You’ll curse the roads that always seem to curve in the wrong direction.
You’ll get annoyed with the cards that never seem to have the configuration of zones that you need to meet your objectives.
The target score will taunt you as you get down to your last few cards and realize you aren’t even close to achieving it.
This is all part of the tension and joy of Sprawlopolis’ puzzle.
Solo vs. Multiplayer
Sprawlopolis works well as a multiplayer game, but as I mentioned at the outset, it is a fantastic solo experience.

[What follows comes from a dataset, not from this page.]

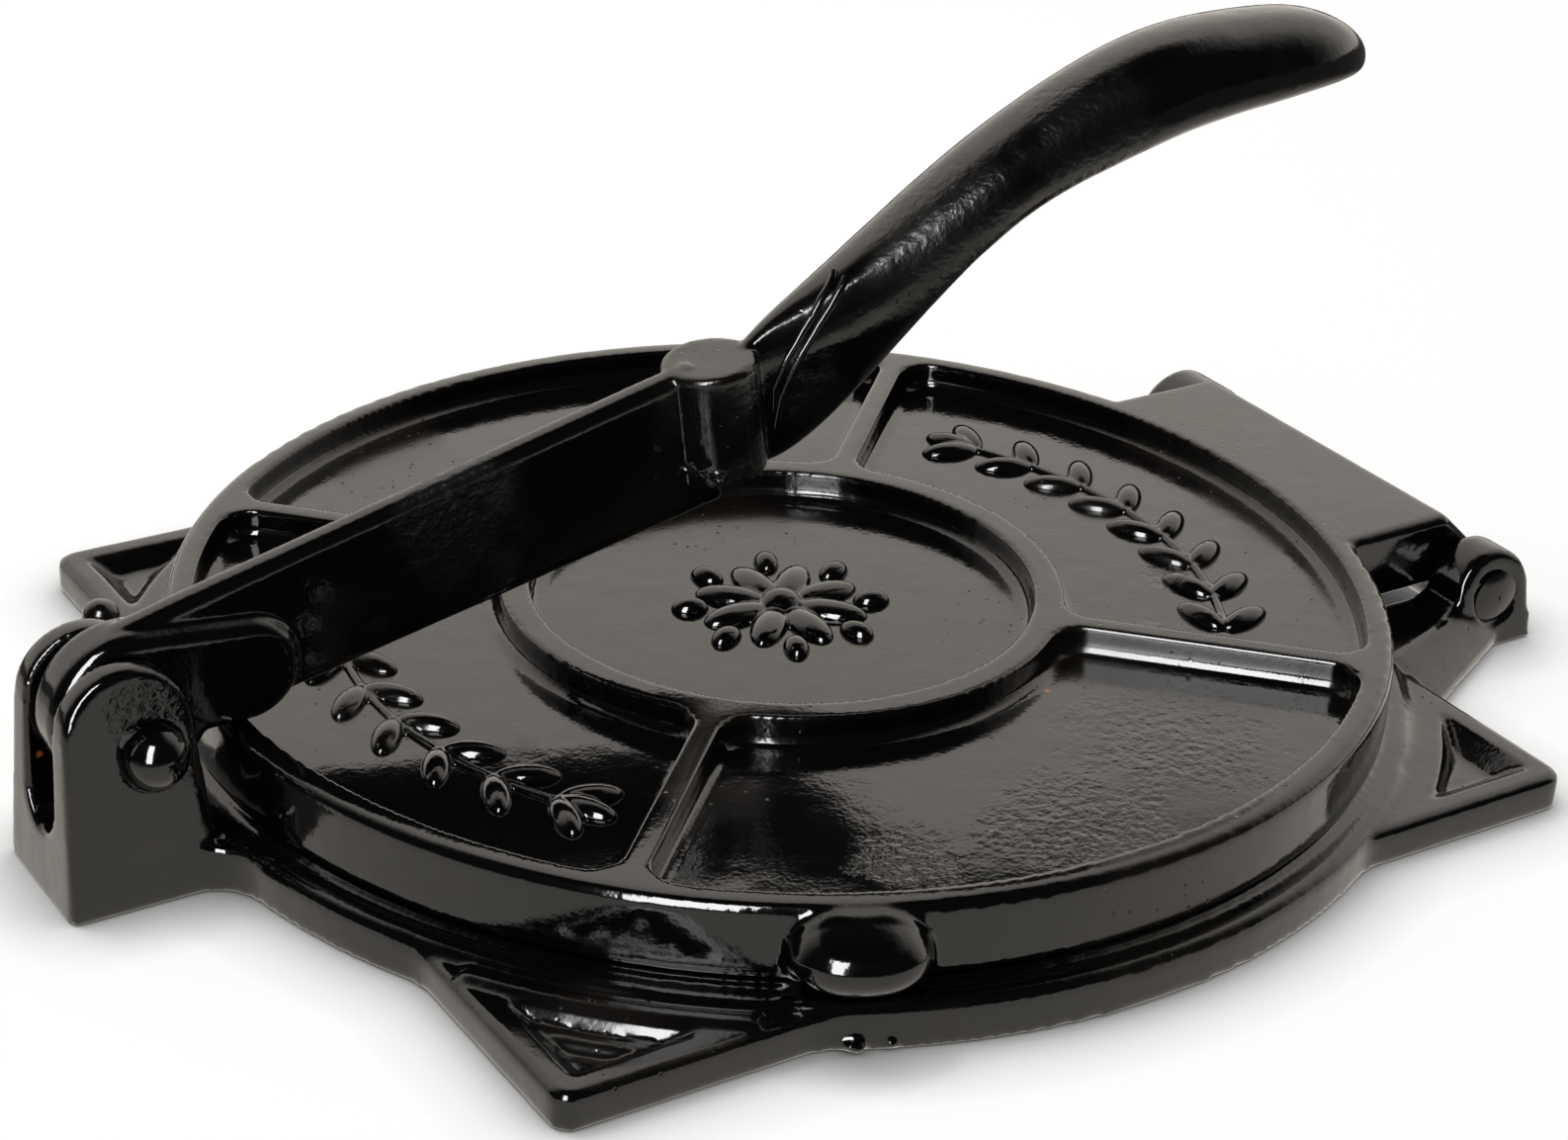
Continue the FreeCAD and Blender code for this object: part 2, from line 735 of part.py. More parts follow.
def makeTopPlate():
    disc = newBody("plate_disc")
    crown, foot = size.plate_top_round, size.plate_bottom_round
    corners = [
        (0, plate_bottom),
        (size.plate_radius - foot, plate_bottom, foot),
        (size.plate_radius, plate_bottom + foot),
        (size.plate_radius, plate_top - crown, crown),
        (size.plate_radius - crown, plate_top),
        (0, plate_top),
    ]
    sketch = outline(newSketch(disc, "plate_profile", "XZ_Plane"), corners)
    spin(disc, "plate_blank", sketch, "V_Axis")

    tongue = newBody("tongue")
    barrel, height = size.barrel_radius, size.hinge_pin_height
    slope = size.tongue_angle
    start = leg(size.plate_radius - size.rim_width, size.tongue_half_width)
    touch_x = hinge_pin_x + barrel * sine(slope)
    touch_z = height + barrel * cosine(slope)
    flat_end = touch_x - (plate_top - touch_z) * cosine(slope) / sine(slope)
    corners = [
        (start, plate_bottom),
        (hinge_pin_x - leg(barrel, plate_bottom - height), plate_bottom, barrel),
        (hinge_pin_x, height - barrel, barrel),
        (hinge_pin_x + barrel, height, barrel),
        (touch_x, touch_z),
        (flat_end, plate_top),
        (start, plate_top),
    ]
    sketch = outline(newSketch(tongue, "tongue_side", "XZ_Plane"), corners)
    pad(tongue, "tongue_block", sketch, 2 * size.tongue_half_width, symmetric=True)

    def ridge(point):
        across = near(abs(point.y), size.tongue_half_width)
        crest = near(point.z, plate_top) and near(point.x, flat_end)
        return crest or (across and point.z > touch_z.now - 1e-4)

    def ridgeEdge(edge):
        return lies(edge, ridge) and edge.CenterOfMass.x > start.now + 1e-3

    roundEdges(tongue, "tongue_edges", size.tongue_edge_round, ridgeEdge)

    pockets = [
        sectorTool(f"plate_pocket_{number + 1}", 90 * number, ring_outer,
                   size.plate_radius - size.rim_width, size.rib_width, size.pocket_corner,
                   pocket_floor, size.pocket_depth + size.overrun, size.pocket_floor_round)
        for number in range(4)]
    well = newBody("centre_pocket")
    soft = size.pocket_floor_round
    corners = [
        (0, pocket_floor),
        (size.ring_inner - soft, pocket_floor, soft),
        (size.ring_inner, pocket_floor + soft),
        (size.ring_inner, plate_top + size.overrun),
        (0, plate_top + size.overrun),
    ]
    spin(well, "centre_well", outline(newSketch(well, "well_profile", "XZ_Plane"), corners), "V_Axis")
    bore = crossBore("barrel_bore", hinge_pin_x, height,
                     size.hinge_pin_radius + size.pin_running_clearance, 2 * size.tongue_half_width)
    solid = fuse("plate_casting", [disc, tongue, thumbNub()])
    return cut("top_plate", solid, fuse("plate_cuts", [*pockets, well, bore]))


# Stations of the handle from the boss to the tip. Each gives where its middle lies along the reach
# and the rise, then its half width, its height above the middle and its depth below the middle.
handle_shares = [
    (0.034, 0.00, 0.27, 0.50, 0.88),
    (0.112, 0.08, 0.37, 0.88, 1.00),
    (0.205, 0.26, 0.65, 0.84, 0.76),
    (0.314, 0.51, 0.82, 0.70, 0.53),
    (0.438, 0.745, 0.89, 0.68, 0.46),
    (0.570, 0.88, 0.95, 0.88, 0.44),
    (0.694, 0.965, 1.00, 0.95, 0.40),
    (0.811, 0.995, 0.98, 0.89, 0.35),
    (0.896, 1.00, 0.86, 0.78, 0.29),
    (0.958, 0.985, 0.60, 0.56, 0.20),
    (0.998, 0.97, 0.24, 0.26, 0.09),
]
handle_points = 24
handle_roundness_share = 0.87


def handleShape(begin):
    # Smooth skin through rounded sections that stand square to the handle's own line
    reach, rise = size.handle_reach.now, size.handle_rise.now
    half, crown = size.handle_half_width.now, size.handle_crown.now
    middles = [begin + Vector(along * reach, 0, up * rise) for along, up, *_ in handle_shares]
    line = Part.BSplineCurve()
    line.interpolate(middles)
    sections = []
    for middle, (_, _, wide, high, deep) in zip(middles, handle_shares):
        way = line.tangent(line.parameter(middle))[0]
        lift = way.cross(Vector(0, 1, 0)).normalize()
        if lift.z < 0:
            lift = -lift
        points = []
        for number in range(handle_points):
            angle = 2 * math.pi * number / handle_points
            flat, tall = math.cos(angle), math.sin(angle)
            across = math.copysign(abs(flat) ** handle_roundness_share, flat) * wide * half
            height = math.copysign(abs(tall) ** handle_roundness_share, tall) * (high if tall > 0 else deep) * crown
            points.append(middle + Vector(0, across, 0) + lift * height)
        section = Part.BSplineCurve()
        section.interpolate(points, PeriodicFlag=True)
        sections.append(Part.Wire(section.toShape()))
    return Part.makeLoft(sections, True, False)


def heelBlock():
    # Block that presses on the plate's rim, flat below and rounded beyond the rim
    eye, heel, rise, arm = size.eye_radius, size.heel_radius, size.eye_rise, size.heel_arm
    sole = plate_top + size.heel_clearance - size.lever_pin_height
    climb = sole + heel - rise
    apart = root(arm * arm + climb * climb)
    lean = (eye - heel) / apart
    stand = root(1 - lean * lean)
    way = (arm / apart, climb / apart)
    across = (lean * way[0] - stand * way[1], lean * way[1] + stand * way[0])
    body = newBody("heel")
    corners = [
        (0, sole),
        (arm, sole, heel),
        (arm + heel, sole + heel, heel),
        (arm + heel * across[0], sole + heel + heel * across[1]),
        (eye * across[0], rise + eye * across[1]),
    ]
    sketch = outline(newSketch(body, "heel_outline", "XZ_Plane"), corners)
    pad(body, "heel_block", sketch, size.eye_thickness, symmetric=True)
    side = size.eye_thickness / 2
    roundEdges(body, "heel_edges", size.eye_edge_round,
               lambda edge: lies(edge, lambda point: near(abs(point.y), side) and point.x > 1e-4))
    place(body, x=lever_pin_x, z=size.lever_pin_height)
    return body


def eyeDisc():
    # Round end of the lever, its middle a little above the pin
    body = newBody("eye")
    side, soft, eye = size.eye_thickness / 2, size.eye_edge_round, size.eye_radius
    corners = [
        (0, -side),
        (eye - soft, -side, soft),
        (eye, -(side - soft)),
        (eye, side - soft, soft),
        (eye - soft, side),
        (0, side),
    ]
    spin(body, "eye_disc", outline(newSketch(body, "eye_profile", "XZ_Plane"), corners), "V_Axis")
    place(body, x=lever_pin_x, z=size.lever_pin_height + size.eye_rise, turn=90, axis=Vector(1, 0, 0))
    return body


def makeLever():
    # The web is drawn along the lever's slope, from the pin
    slope = size.lever_angle
    web = newBody("web")
    boss_along = (-lever_pin_x - size.boss_offset) / cosine(slope)
    corners = [
        (size.web_start, -size.web_start_drop),
        (boss_along, -size.web_end_drop),
        (boss_along, size.web_end_top),
        (size.web_start, size.web_top),
        (size.eye_rise * sine(slope), size.eye_rise * cosine(slope) + size.eye_radius),
    ]
    sketch = outline(newSketch(web, "web_outline", "XZ_Plane"), corners)
    pad(web, "web_block", sketch, size.web_thickness, symmetric=True)
    side = size.web_thickness / 2

    def longEdge(edge):
        return lies(edge, lambda point: near(abs(point.y), side)) and not lies(
            edge, lambda point: near(point.x, boss_along))

    roundEdges(web, "web_edges", size.web_edge_round, longEdge)
    place(web, x=lever_pin_x, z=size.lever_pin_height, turn=-slope, axis=Vector(0, 1, 0))

    boss = newBody("boss")
    soft = size.boss_edge_round
    corners = [
        (0, -size.boss_length),
        (size.boss_radius, -size.boss_length),
        (size.boss_radius, -soft, soft),
        (size.boss_radius - soft, 0),
        (0, 0),
    ]
    spin(boss, "boss_post", outline(newSketch(boss, "boss_profile", "XZ_Plane"), corners), "V_Axis")
    place(boss, x=-size.boss_offset, z=size.lever_pin_height + size.boss_rise,
          turn=-size.boss_angle, axis=Vector(0, 1, 0))

    handle = doc.addObject("Part::Feature", "handle")
    start_z = size.lever_pin_height + size.handle_start
    handle.Shape = handleShape(Vector(-size.handle_offset.now, 0, start_z.now))

    bore = crossBore("eye_bore", lever_pin_x, size.lever_pin_height,
                     size.lever_pin_radius + size.pin_running_clearance, size.eye_thickness)
    return cut("lever", fuse("lever_casting", [eyeDisc(), heelBlock(), web, boss, handle]), bore)


pin_tip_share = 0.9


def makeLeverPin():
    # Rivet head on the near side, rod through both ears, its far end turned up and leaning
    body = newBody("lever_pin")
    radius, bend, tail = size.lever_pin_radius, size.lever_pin_bend, size.lever_pin_tail
    spine = newSketch(body, "lever_pin_line", "YZ_Plane")
    outline(spine, [
        (-lever_seat, 0),
        (tail - bend, 0, bend),
        (tail, bend),
        (tail, size.lever_pin_tail_height),
    ], closed=False)
    ring = newSketch(body, "lever_pin_section", "XZ_Plane", out=lever_seat)
    circle(ring, radius)
    rod = body.newObject("PartDesign::AdditivePipe", "lever_pin_rod")
    rod.Profile = ring
    rod.Spine = (spine, [])
    head = size.lever_pin_head_radius
    tall = size.lever_pin_head_height
    rim = lever_seat + size.lever_pin_head_side
    dome = (head * head + tall * tall) / (2 * tall)
    sketch = newSketch(body, "lever_pin_head_profile", "YZ_Plane")
    outline(sketch, [
        (-lever_seat, 0),
        (-lever_seat, head),
        (-rim, head, dome),
        (-(rim + tall), 0),
    ])
    spin(body, "lever_pin_head", sketch, "H_Axis")
    roundEdges(body, "lever_pin_tip", radius * pin_tip_share,
               lambda edge: lies(edge, lambda point: near(point.z, size.lever_pin_tail_height)))
    place(body, x=lever_pin_x, z=size.lever_pin_height, turn=size.lever_pin_tail_angle,
          axis=Vector(0, 1, 0))
    return body


def makeHingePin():
    # Plain rod, peened over into a low head at both ends; the far ear is the thicker one
    body = newBody("hinge_pin")
    radius, head, tall = size.hinge_pin_radius, size.hinge_pin_head_radius, size.hinge_pin_head_height
    side = size.head_seat_depth
    dome = (head * head + tall * tall) / (2 * tall)
    sketch = newSketch(body, "hinge_pin_profile", "YZ_Plane", up=size.hinge_pin_height, out=hinge_pin_x)
    outline(sketch, [
        (-(hinge_seat + side + tall), 0),
        (far_hinge_seat + side + tall, 0, dome),
        (far_hinge_seat + side, head),
        (far_hinge_seat, head),
        (far_hinge_seat, radius),
        (-hinge_seat, radius),
        (-hinge_seat, head),
        (-(hinge_seat + side), head, dome),
    ])
    spin(body, "hinge_pin_rod", sketch, "H_Axis")
    return body


nodes = {
    "base": makeBase(),
    "top_plate": makeTopPlate(),
    "lever": makeLever(),
    "lever_pin": makeLeverPin(),
    "hinge_pin": makeHingePin(),
}
doc.recompute()

for item in doc.Objects:
    if "Invalid" in item.State or "Error" in item.State:
        raise RuntimeError(f"{item.Name} did not build: {item.State}")

os.makedirs("parts", exist_ok=True)
for name, item in nodes.items():
    item.Label = name
    if item.Shape.isNull() or not item.Shape.isValid():
        raise RuntimeError(f"{name} has no valid shape")
    box = item.Shape.optimalBoundingBox(False)
    print(name, "solids", len(item.Shape.Solids), "volume", round(item.Shape.Volume),
          "x", round(box.XMin, 2), round(box.XMax, 2), "y", round(box.YMin, 2), round(box.YMax, 2),
          "z", round(box.ZMin, 2), round(box.ZMax, 2))
    item.Shape.exportStep(f"parts/{name}.step")
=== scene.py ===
import math

import bmesh
import bpy
from mathutils import Matrix, Vector, noise
from mathutils.bvhtree import BVHTree


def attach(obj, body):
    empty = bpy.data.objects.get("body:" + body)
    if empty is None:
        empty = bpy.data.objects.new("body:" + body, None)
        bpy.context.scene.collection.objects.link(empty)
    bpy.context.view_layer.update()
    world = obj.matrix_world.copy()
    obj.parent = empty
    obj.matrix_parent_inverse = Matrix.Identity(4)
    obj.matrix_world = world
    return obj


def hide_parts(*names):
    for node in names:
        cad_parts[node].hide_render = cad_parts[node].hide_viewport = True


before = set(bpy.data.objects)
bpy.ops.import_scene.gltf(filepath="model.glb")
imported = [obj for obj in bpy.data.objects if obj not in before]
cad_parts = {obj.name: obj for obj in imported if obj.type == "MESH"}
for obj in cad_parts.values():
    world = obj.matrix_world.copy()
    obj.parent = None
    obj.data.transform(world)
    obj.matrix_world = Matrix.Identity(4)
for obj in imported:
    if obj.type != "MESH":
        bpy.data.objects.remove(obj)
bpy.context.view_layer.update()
scene = bpy.context.scene
print("frame loaded:", ", ".join(sorted(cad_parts)))

mm = 0.001
smooth = {"interpolation_type": "SMOOTHSTEP"}      # setting of every Map Range node that fades something


def linear(hexColour):
    # sRGB hex to the linear values that shaders take
    channels = [int(hexColour[i:i + 2], 16) / 255 for i in (1, 3, 5)]
    return [c / 12.92 if c <= 0.04045 else ((c + 0.055) / 1.055) ** 2.4 for c in channels] + [1]


def addNode(tree, kind, settings=None, **links):
    # One node: settings are its own properties, links go to inputs by name or number. A link is a value, a
    # socket, or a tuple of sockets that all join one input
    node = tree.nodes.new(kind)
    for name, value in (settings or {}).items():
        setattr(node, name, value)
    for name, value in links.items():
        numbered = name[0] == "i" and name[1:].isdigit()
        plug = node.inputs[int(name[1:]) if numbered else name.replace("_", " ")]
        several = isinstance(value, tuple) and isinstance(value[0], bpy.types.NodeSocket)
        for source in value if several else (value,):
            if isinstance(source, bpy.types.NodeSocket):
                tree.links.new(source, plug)
            else:
                plug.default_value = source
    return node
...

The payoff is huge compared to the amount of time it takes to set up and play Sprawlopolis; you will make so many strategic game moves that you’ll give your brain a nice workout.
Replayability and Cost
Rest assured if you’re worried about Sprawlopolis’ replayability, given that it’s a game with only 18 cards.
The random draw of 3 Scoring Conditions and the way they interact with each other mix up the game and your strategy every time.
Moreover, which Block cards come out and the order in which they come into play is always different, so I’ve never felt Sprawlopolis lacked variability.
I have heard people groan about the cost of the game (12 USD) for the components you get: only 18 cards and a plastic wallet.
For me, there is so much game in such a small package that Sprawlopolis is well worth the price.
Sprawlopolis may be a small, 18-card game, but it packs a real punch. It is a clever and challenging puzzle that feels different every game thanks to the unique Scoring Conditions. If you’re a solo gamer especially, don’t hesitate to check out Sprawlopolis.